Wow! What a wonderful debut by Fatima Farheen Mirza! And at such a young age too! Beautiful writing, well-etched characters with a lot of depth and an amazing emotional multi generational family drama. As an Indian American woman and a first generation immigrant raising her kids in a culture that is very different from the culture that she was raised in, I felt that the insights the author provided into each of the characters were right on the mark. This is the primary reason why I liked this book so much. I have my standards set high for Indian American authors so I had my own doubts about Fatima Farheen Mirza when I picked up this book, despite all the rave reviews. She more than lived up to my expectations. She is a master story teller and a talented writer. I am definitely looking forward to more from her in future. ⭐️⭐️⭐️⭐️
This is a multi generational family saga of an Indian American Muslim family as they struggle to bridge the gap between the conflicting cultures that they are caught in between, trying to pave their own way without fully giving up their roots, every generation moving a bit closer to finding that perfect balance between the two cultures.
Amar is a character that stayed with me. Highly sensitive, strong willed and a free thinker who always questioned everything, even the religious matters that he was not expected to question at all. “‘You have a choice Amar’, Hadia had advised him years ago. ‘All of us are in the same boat, but you are the only one who chooses to thrash about, making unnecessary waves. You can be still. You can go with the flow. That way you’ll save energy to swim when you need to.'”. Yes, Amar could choose to go with the flow. It would be lot more peaceful but he would be compromising his own integrity and he would most likely grow up to be another Rafiq (his father).
The parents, Layla and Rafiq, struggle with Amar because their own upbringing back in India ingrained into them the rigid belief that a child who questions certain things that are not meant to be questioned, a child who is strong-willed and constantly defies his parents, is a disrespectful child who needs to be disciplined more strictly.
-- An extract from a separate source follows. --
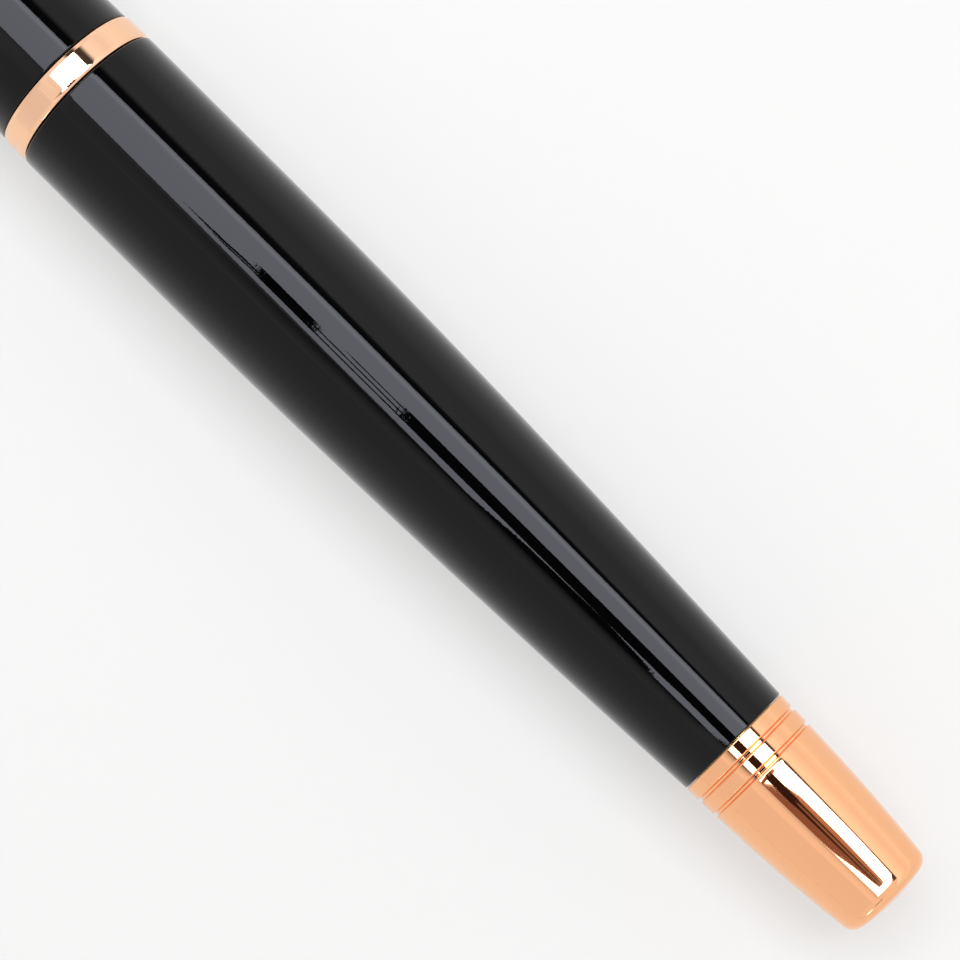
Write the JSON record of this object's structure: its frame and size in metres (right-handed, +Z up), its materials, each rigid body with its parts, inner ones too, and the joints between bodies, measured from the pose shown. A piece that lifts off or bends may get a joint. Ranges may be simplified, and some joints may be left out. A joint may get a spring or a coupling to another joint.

The father, Rafiq, has a much harder time with Amar than the mother, Layla. He withholds his love from Amar, makes Amar a target of his anger and frustration, expects Amar to comply to his wishes, etc, thus causing a huge rift over the years between Amar and himself.
The final section of the book is a first person account of Rafiq as an old man, looking back at his life and reflecting on his actions. This was the best part of the book for me. It’s touching to see how Rafiq cared a lot for his son and acted the way he acted because he truly believed that he was acting with the best interests of Amar on his mind. In other words, he did his best based upon where he was at any point of time in his own personal journey.
Two other characters that have been portrayed well overall are – Layla, Amar’s mother and Hadia, Amar’s older sister. The silent transformation that Layla undergoes during the course of the story, from a woman who has always obeyed her elders, to a wife and mother who wanted to give her son her best but never dared to speak up against her husband even when she felt that his actions were inappropriate, to a protective and intrusive mother who unknowingly betrays her son’s trust in an attempt to protect him and also to preserve the family honor because honor was more important to her than love, and finally into a woman who stopped caring about what other people think and for once was able to prioritize her son’s needs at her daughter’s wedding, Layla is a strong character in this story.
Hadia, the eldest child in the family, is someone who tried to live up to her father’s expectations all her life. Responsible, thoughtful and compassionate, she was sheltered by her family for most of her life until she earns her entry into Medical college and that turns out to be her ticket to freedom. She carves out her own path and eventually becomes more integrated into the society that she was born into, much more than her parents were ever able to accomplish for themselves. Huda, the second born in the family, is neglected through out the story. There isn’t much about her except that she also, like her elder sister, finds her own path in life and becomes a teacher.
As a parent who is on a similar journey as Rafiq and Layla, there are a lot of valuable insights for me in this book. It was interesting to see how even the most loving and well-intentioned parents can get stuck in their own rigid beliefs and thoughts, thus paying a huge price for it, like Rafiq and Layla. Reading this book reinforced my own belief that unconditional love and acceptance of their children should be the primary goals of any parent, no matter what cultural background they are from, even of it means that they won’t be able to fit into the community that they so desperately want to fit into. It’s not an easy thing to do but definitely the right thing to do.
I would highly recommend this book to any first generation immigrant parent who was raised in a conflicting culture from the Western culture and also to their adult children. I would also recommend this to anyone out there who is willing to expand their horizons a bit by reading books that would give them glimpses into another culture and religion.